Removable insulation blankets can be installed on many indoor and outdoor components such as boilers, steam traps, pipes, valves, flanges, and more. They are typically used to prevent heat from escaping hot components; however, they can also be used to prevent freezing or warming of cold components. The insulation materials used vary based on environmental external temperatures, internal operating temperatures, and more.

== Types ==
There are several types of removable insulation blankets. The most common are:

- Removable insulation blankets for hot components: used to prevent heat from escaping components by covering the surface of component with insulation materials that slow the transfer of heat.
- Removable insulation blankets for cold components: used to prevent external heat from affecting a chilled pipe. Also used to prevent condensation from forming on pipes, known as pipe sweating, which can damage components and create a hazardous work environment.
- Removable insulation blankets for freeze prevention: used to prevent subfreezing temperatures from affecting an indoor or outdoor component or pipe.

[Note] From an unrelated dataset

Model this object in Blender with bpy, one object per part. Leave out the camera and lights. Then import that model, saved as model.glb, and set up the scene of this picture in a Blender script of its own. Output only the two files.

Freeze damage can be costly and time consuming to repair, as often the only solution is to let the component thaw.
- Removable insulation blankets for sound attenuation: used to quiet noisy components that are disruptive or dangerous . The Occupational Safety and Health Administration (OSHA) has safety regulations on decibel exposure to employees.

== Design & Function ==

=== Design ===
Most removable insulation blankets follow a similar design process that begins by taking measurement of the component being insulated. Next, appropriate insulation materials are selected . Once a pattern is designed to snugly fit the component, the selected noncombustible materials are layered and cut to exact measurements using specialized precision cutting technology. Then, they are sewn together by an industrial sewing machine. Finally, fasteners such as straps, D-rings, and hook and loop are installed to enable the removable insulation blanket to remain in place.

=== Function ===
Insulation is achieved by slowing the transfer of thermal energy (heat) to or from a component. This is achieved by insulating the component with materials that have a high r-value, which measures how well a material resists conductive flow of heat. The external layer of a removable insulation blanket is typically durable, made with a material like Silicone or Teflon, to protect the component from the elements. The touch temperature of the component is lowered to a safer temperature, which prevents workplace injury.

== Materials ==
The materials used in the design of removable insulation blankets vary based on the type. Some of the most commonly used materials used include:

- PTFE Laminates
- Silicone Coated Fiberglass Composite
- EJ 1650 / PTFE Fiberglass Composite
- Kevlar (threading)
- Fiberglas UtiliCore®
- Temp Mat
- Pyrogel XT-E
- Ceramic Paper

== Benefits ==
Removable insulation blankets provide many benefits including:

- Reduced Energy Costs: an immediate reduction of energy usage follows the installation of removable insulation blankets. This helps facility managers to meet their energy performance goals. Removable insulation blankets are optimal for buildings with high steam consumption.
- Safer Work Environment: removable insulation blankets reduce the touch temperature of pipes and components. The ambient air room temperature is also significantly reduced. This prevents unwanted worker injuries.
- Better Asset Management: a large facility can have over 500 components requiring insulation. Tags with QR codes attached to the removable insulation blankets allow facility managers to track their maintenance more easily.
- Better Regular Maintenance: removable insulation blankets can be temporarily removed to allow the component or pipe underneath to be serviced. Traditional stay-in-place insulation is often damaged or removed during maintenance and not replaced.
- Reduce Greenhouse Gas Emissions: fewer BTUs consumed as a result of removable insulation blankets means less carbon dioxide emissions.